Américo Jones é professor do Curso Profissional de Técnico de Multimédia na Escola Básica e Secundária Francisco Simões, em Almada. Está envolvido no “Sete Anos, Sete Escolas” desde o seu início – um convite que, conta, aceitou rapidamente: “Disse logo que sim, pensando que o projeto poderia dar aos estudantes uma visão artística e conceptual que a Escola, só por si, não dá”.
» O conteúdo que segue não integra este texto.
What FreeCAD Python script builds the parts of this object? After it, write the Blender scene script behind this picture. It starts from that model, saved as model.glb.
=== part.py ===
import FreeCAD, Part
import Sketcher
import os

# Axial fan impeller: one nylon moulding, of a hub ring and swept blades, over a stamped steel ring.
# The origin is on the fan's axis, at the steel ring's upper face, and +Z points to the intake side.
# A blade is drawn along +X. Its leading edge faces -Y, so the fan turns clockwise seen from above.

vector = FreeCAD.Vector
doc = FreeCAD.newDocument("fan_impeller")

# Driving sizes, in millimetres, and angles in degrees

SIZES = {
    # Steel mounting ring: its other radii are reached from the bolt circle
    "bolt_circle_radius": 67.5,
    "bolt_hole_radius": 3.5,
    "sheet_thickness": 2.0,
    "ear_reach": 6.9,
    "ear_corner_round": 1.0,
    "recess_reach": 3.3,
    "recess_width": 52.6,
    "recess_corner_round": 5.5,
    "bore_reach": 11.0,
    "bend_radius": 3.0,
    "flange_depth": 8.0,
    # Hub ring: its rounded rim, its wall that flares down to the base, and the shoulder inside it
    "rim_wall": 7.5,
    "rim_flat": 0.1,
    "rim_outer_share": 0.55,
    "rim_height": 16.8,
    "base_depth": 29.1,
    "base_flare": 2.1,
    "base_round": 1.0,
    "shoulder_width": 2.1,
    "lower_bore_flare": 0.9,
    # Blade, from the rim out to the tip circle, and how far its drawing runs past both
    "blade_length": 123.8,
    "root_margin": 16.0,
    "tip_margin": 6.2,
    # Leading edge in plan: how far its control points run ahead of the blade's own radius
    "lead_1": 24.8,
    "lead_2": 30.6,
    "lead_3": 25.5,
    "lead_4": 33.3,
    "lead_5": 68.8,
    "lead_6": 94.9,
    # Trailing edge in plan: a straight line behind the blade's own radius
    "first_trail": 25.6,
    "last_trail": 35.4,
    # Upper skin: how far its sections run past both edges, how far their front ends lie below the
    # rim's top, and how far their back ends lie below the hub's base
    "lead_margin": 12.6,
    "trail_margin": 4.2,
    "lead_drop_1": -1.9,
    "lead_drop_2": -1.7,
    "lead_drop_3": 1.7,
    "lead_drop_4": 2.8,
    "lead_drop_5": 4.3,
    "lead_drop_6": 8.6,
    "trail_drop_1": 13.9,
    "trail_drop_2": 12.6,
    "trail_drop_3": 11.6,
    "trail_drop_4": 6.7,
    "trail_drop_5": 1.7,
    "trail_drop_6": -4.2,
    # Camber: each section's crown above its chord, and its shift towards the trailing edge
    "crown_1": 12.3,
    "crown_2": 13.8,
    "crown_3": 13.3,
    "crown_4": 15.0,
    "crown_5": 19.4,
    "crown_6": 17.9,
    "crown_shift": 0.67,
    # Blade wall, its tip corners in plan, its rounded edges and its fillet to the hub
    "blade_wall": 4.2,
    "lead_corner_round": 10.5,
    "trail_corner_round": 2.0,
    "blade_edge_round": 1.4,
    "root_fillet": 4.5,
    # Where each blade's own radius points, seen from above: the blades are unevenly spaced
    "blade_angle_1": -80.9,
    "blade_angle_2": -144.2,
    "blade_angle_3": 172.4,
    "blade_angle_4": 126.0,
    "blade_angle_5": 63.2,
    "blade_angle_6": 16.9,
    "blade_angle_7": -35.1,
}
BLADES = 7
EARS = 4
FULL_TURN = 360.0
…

Para Américo Jones, os estudantes “não devem ficar encerrados na sala de aula”, razão pela qual organiza com frequência visitas ao teatro, cinema ou a exposições, onde são consumidores. O projeto “Sete Anos, Sete Escolas” oferecia uma viagem “ao lado de lá” do objeto artístico, algo que considerou “uma opção muito interessante”. 

 

 Trabalho elaborado pelos estudantes da Escola Profissional Francisco Simões, no âmbito do projeto (Fonte: Canal de YouTube da EPFS)
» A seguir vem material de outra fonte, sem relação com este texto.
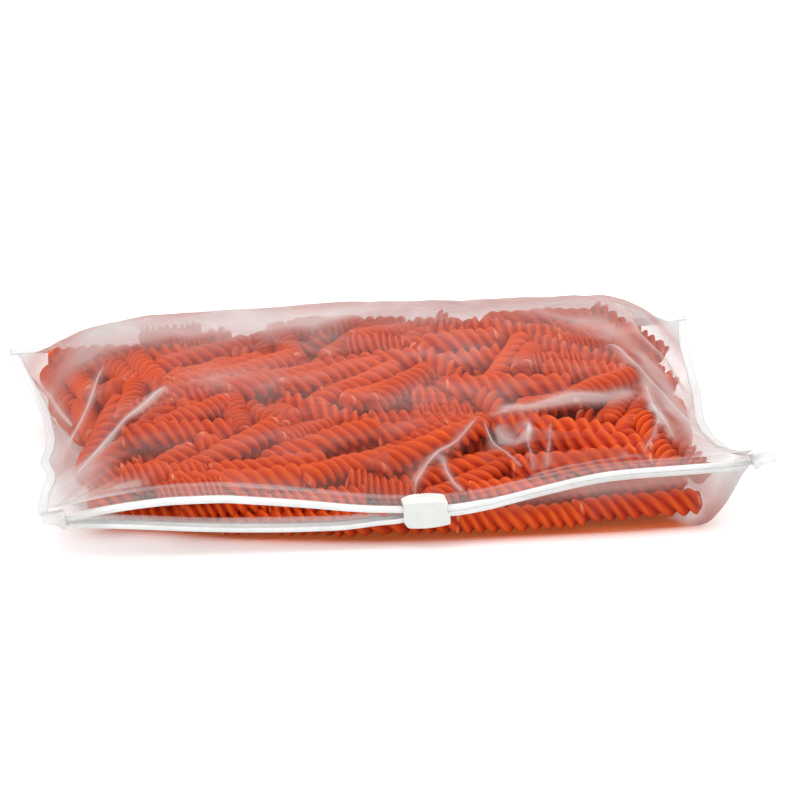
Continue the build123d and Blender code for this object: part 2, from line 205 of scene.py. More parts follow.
def raw_mesh(
    name: str, points: Array, faces: Sequence[Sequence[int]], masks: dict[str, Array] | None = None
) -> bpy.types.Object:
    """Makes a smooth-shaded mesh object from points in millimetres.

    Args:
        name: Name of the new object.
        points: (n, 3) places.
        faces: Corners of each face.
        masks: Values for each point, by attribute name.

    Returns:
        The new object.
    """
    mesh = bpy.data.meshes.new(name)
    mesh.from_pydata((np.asarray(points, float) * MM).tolist(), [], faces)
    for key, values in (masks or {}).items():
        mesh.attributes.new(key, "FLOAT", "POINT").data.foreach_set(
            "value", np.asarray(values, np.float32).ravel()
        )
    mesh.polygons.foreach_set("use_smooth", [True] * len(mesh.polygons))
    mesh.update()
    return put(name, mesh)


def swept_mesh(name: str, rings: Array, masks: dict[str, Array] | None = None) -> bpy.types.Object:
    """Makes a closed tube from rings of points, with flat ends.

    Args:
        name: Name of the new object.
        rings: (rings, points in a ring, 3) places.
        masks: Values for each point, by attribute name.

    Returns:
        The new object.
    """
    count, around, _ = rings.shape
    index = np.arange(count * around).reshape(count, around)
    turned = np.roll(index, -1, axis=1)
    faces = np.stack([index[:-1], turned[:-1], turned[1:], index[1:]], axis=-1).reshape(-1, 4).tolist()
    faces.append(index[0][::-1].tolist())
    faces.append(index[-1].tolist())
    return raw_mesh(name, rings.reshape(-1, 3), faces, masks)


def seat(piece: bpy.types.Object, node: str, finish: bpy.types.Material) -> None:
    """Gives a piece its material, and its place on the bag.

    Args:
        piece: The piece.
        node: The CAD node that it stands for.
        finish: Its material.
    """
    piece.data.materials.append(finish)
    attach(piece, "bag")
    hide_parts(node)
    LOG.info("%s: %d points", piece.name, len(piece.data.vertices))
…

De resto, para o professor, a oportunidade apresentada por iniciativas como esta
“favorecem o papel da Escola”, ajudando os estudantes a trabalhar em equipa, a compreender o outro e a ganhar autonomia, por exemplo. Não quero que os meus alunos sejam puramente técnicos de Multimédia – para isso podem ir ao YouTube ver tutoriais – eles têm de aprender a pensar por eles próprios, acredita, destacando a importância da construção e partilha da sua própria voz.
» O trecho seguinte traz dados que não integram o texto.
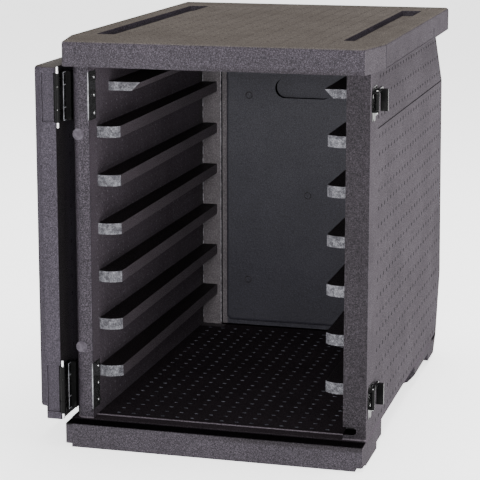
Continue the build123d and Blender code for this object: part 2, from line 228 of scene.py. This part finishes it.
def body_foam():
    """The body's foam, with a tone for each region of the moulding, and painted light and shade on some
    regions.
    """
    shader = Shader("body_foam")
    x, y, z, nx, ny, nz = shader.axes()
    across = shader.maths("ABSOLUTE", x)
    upward = shader.spread(nz, 0.5, 0.8)
    facing_front = shader.spread(ny, -0.8, -0.4, 1, 0)

    on_deck = shader.both(upward, shader.spread(z, 0.670, 0.676))
    rebate = shader.both(shader.spread(x, -0.230, -0.226, 1, 0), shader.spread(y, -0.318, -0.312, 1, 0),
                         shader.spread(z, 0.640, 0.646, 1, 0))
    on_side = shader.both(shader.spread(shader.maths("ABSOLUTE", nx), 0.7, 0.95),
                          shader.spread(across, 0.238, 0.242), shader.maths("SUBTRACT", 1, rebate))
    hollow = shader.both(shader.spread(across, 0.2150, 0.2165, 1, 0), shader.spread(y, -0.3515, -0.350),
                         shader.spread(y, 0.300, 0.305, 1, 0), shader.spread(z, 0.6455, 0.647, 1, 0),
                         shader.spread(z, 0.040, 0.0405))
    notch = shader.both(shader.near(x, 0.222, 0.0175, 0.0005), shader.spread(y, -0.3515, -0.351),
                        shader.near(z, 0.057, 0.0072, 0.0004))
    threshold = shader.both(shader.spread(y, -0.360, -0.3515), shader.spread(z, 0.035, 0.0405),
                            shader.spread(z, 0.0440, 0.0445, 1, 0))
    within = shader.either(hollow, notch, threshold)
    at_back = shader.both(within, shader.both(shader.spread(y, 0.27, 0.28), facing_front))
    beside_panel = shader.spread(across, 0.156, 0.160)
    corner = shader.both(within, shader.both(shader.spread(y, 0.262, 0.268), beside_panel))
    recessed = shader.both(shader.spread(y, 0.2862, 0.2866), shader.spread(ny, -0.8, -0.4))
    wear_and_painted_light = shader.either(shader.spread(z, 0.640, 0.655), shader.spread(z, 0.030, 0.036, 1, 0),
                           shader.spread(x, -0.1, 0.1, 1, 0), shader.spread(y, -0.30, -0.28))
    sill_top = shader.both(upward, shader.spread(z, 0.046, 0.048, 1, 0))
    rounded = shader.both(shader.spread(x, -0.2465, -0.2385, 1, 0), rebate, shader.spread(z, 0.036, 0.040))

    # Painted light: the header, the bottom edge, the left half and the faces further back take the lighter
    # header tone.
    tone = shader.blend(wear_and_painted_light, FOAM_FACE, FOAM_HEADER)
    # Painted highlight along the front's rounded top edge.
    tone = shader.blend(shader.spread(z, 0.660, 0.686), tone, FOAM_RIM_HIGHLIGHT)
    # Painted shade on the sill's top face.
    tone = shader.blend(sill_top, tone, FOAM_PAINTED_SHADE)
    # Painted shade over the left post's rounded edge and the rebate beside it.
    tone = shader.blend(rounded, tone, FOAM_PAINTED_SHADE)
    tone = shader.blend(on_deck, tone, FOAM_DECK)
    tone = shader.blend(on_side, tone, FOAM_SIDE)
    tone = shader.blend(within, tone, FOAM_INSIDE)
    # Painted shade: the cavity's floor is darkened.
    tone = shader.blend(shader.both(within, shader.spread(nz, 0.6, 0.9)), tone, FOAM_FLOOR_PAINTED_SHADE)
    tone = shader.blend(at_back, tone, shader.blend(shader.spread(z, 0.10, 0.50), FOAM_BACK_LOW, FOAM_BACK))
    tone = shader.blend(corner, tone, FOAM_CORNER)
    # Painted shade on the walls of the back wall's recesses.
    tone = shader.blend(shader.both(within, recessed), tone, FOAM_PAINTED_SHADE)
    # Painted shade in the small notch of the front.
    tone = shader.blend(notch, tone, FOAM_PAINTED_SHADE)

    smooth = shader.either(on_deck, on_side, within)
    low = shader.spread(smooth, 0, 1, 0.54, 0.76)
    high = shader.spread(smooth, 0, 1, 2.05, 1.55)
    colour, rough = foam_grain(shader, tone, low, high, shader.spread(smooth, 0, 1, 0.65, 0.36))
    gloss = shader.both(shader.spread(ny, -0.9, -0.5, 1, 0), FRONT_GLOSS)
    return shader.finish(colour, rough, specular=gloss)


def runner_foam():
    """The runners' foam: darker on top than along the sides, where the top is painted shade; pale and
    coarse on the rubbed ends.
    """
    shader = Shader("runner_foam")
    _, y, _, _, ny, nz = shader.axes()
    at_end = shader.both(shader.spread(y, -0.20, -0.21), shader.spread(ny, -0.30, -0.12, 1, 0))
    wear_and_painted_light = shader.blend(shader.spread(shader.noise(120, 3, 0.7), 0.35, 0.65), RUBBED_LOW, RUBBED_HIGH)
    length = shader.blend(shader.spread(nz, 0.5, 0.9), RUNNER_SIDE, RUNNER_TOP_PAINTED_SHADE)
    tone = shader.blend(at_end, length, wear_and_painted_light)
    colour, rough = foam_grain(shader, tone, *PLAIN_GRAIN)
    return shader.finish(colour, rough, specular=PLAIN_GLOSS)


def door_foam():
    """The door's foam: browner on its upward faces, with painted shade on the outer face beside the hinges.
    """
    shader = Shader("door_foam")
    _, y, _, nx, _, nz = shader.axes()
    tone = shader.blend(shader.spread(nz, 0.5, 0.9), DOOR_TONE, DOOR_TOP)
    hinge_gap_painted_shade = shader.both(shader.spread(nx, 0.5, 0.9), shader.spread(y, -0.350, -0.310, 0.85, 0))
    # Painted shade in the narrow gap beside the hinges.
    tone = shader.blend(hinge_gap_painted_shade, tone, DOOR_PAINTED_SHADE)
    colour, rough = foam_grain(shader, tone, *PLAIN_GRAIN)
    return shader.finish(colour, rough, specular=PLAIN_GLOSS)


def shared(share, colour):
    """A share of a colour."""
    return tuple(share * channel for channel in colour)


def black_plastic(name, share):
    """Moulded black plastic with an orange-peel skin and hairline scuffs; the share scales its tone."""
    shader = Shader(name)
    scuff = shader.noise(160, 3, 0.6, (1, 1, 9))
    dust = shader.noise(45, 4, 0.6)
    colour = shader.blend(shader.spread(scuff, 0.55, 0.75, 0, 0.5), shared(share, (0.003, 0.003, 0.003)),
                          shared(share, (0.009, 0.009, 0.010)))
    shader.bump(shader.noise(600, 2, 0.5), 0.12, 0.0004)
    rough = shader.spread(dust, 0.35, 0.65, 0.16, 0.30)
    return shader.finish(colour, rough, specular=0.055)


def bright_steel(name, share):
    """Plain steel with fine turning lines and light tarnish; the share scales how bright it is."""
    shader = Shader(name)
    lines = shader.noise(900, 2, 0.6, (1, 1, 0.15))
    tarnish = shader.noise(120, 3, 0.6)
    colour = shader.blend(shader.spread(tarnish, 0.4, 0.7, 0, 0.6), shared(share, (0.70, 0.70, 0.71)),
                          shared(share, (0.38, 0.37, 0.36)))
    shader.bump(lines, 0.15, 0.0002)
    rough = shader.spread(tarnish, 0.35, 0.65, 0.22, 0.40)
    return shader.finish(colour, rough, metal=1.0)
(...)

Dar aos jovens uma voz é um dos objetivos mais salientados por Cláudia Dias, ideia que ilustra com uma recordação. Em 2019, o projeto estendeu-se ao Vale da Amoreira, no concelho da Moita, trabalhando com um grupo de jovens que, em parte, tinha abandonado a Escola. O trabalho contou com uma apresentação pública, onde se encontrava um representante do poder local. “Nessa altura,  um dos jovens disse-me: ‘Cláudia, diz lá para fazerem mais iniciativas como esta’. Foi então que eu respondi: ‘Tu é que vais dizer. Toma o microfone e diz’”, recorda a criadora, antes de acrescentar: “O momento em que esse miúdo, que tem o mundo contra ele, agarra o microfone e se dirige, na primeira pessoa, ao vereador, dizendo que quer mais projetos como aquele, é o objetivo máximo do ‘Sete Anos, Sete Escolas’”. “Este projeto visa o que foi materializado nessa noite”, conclui.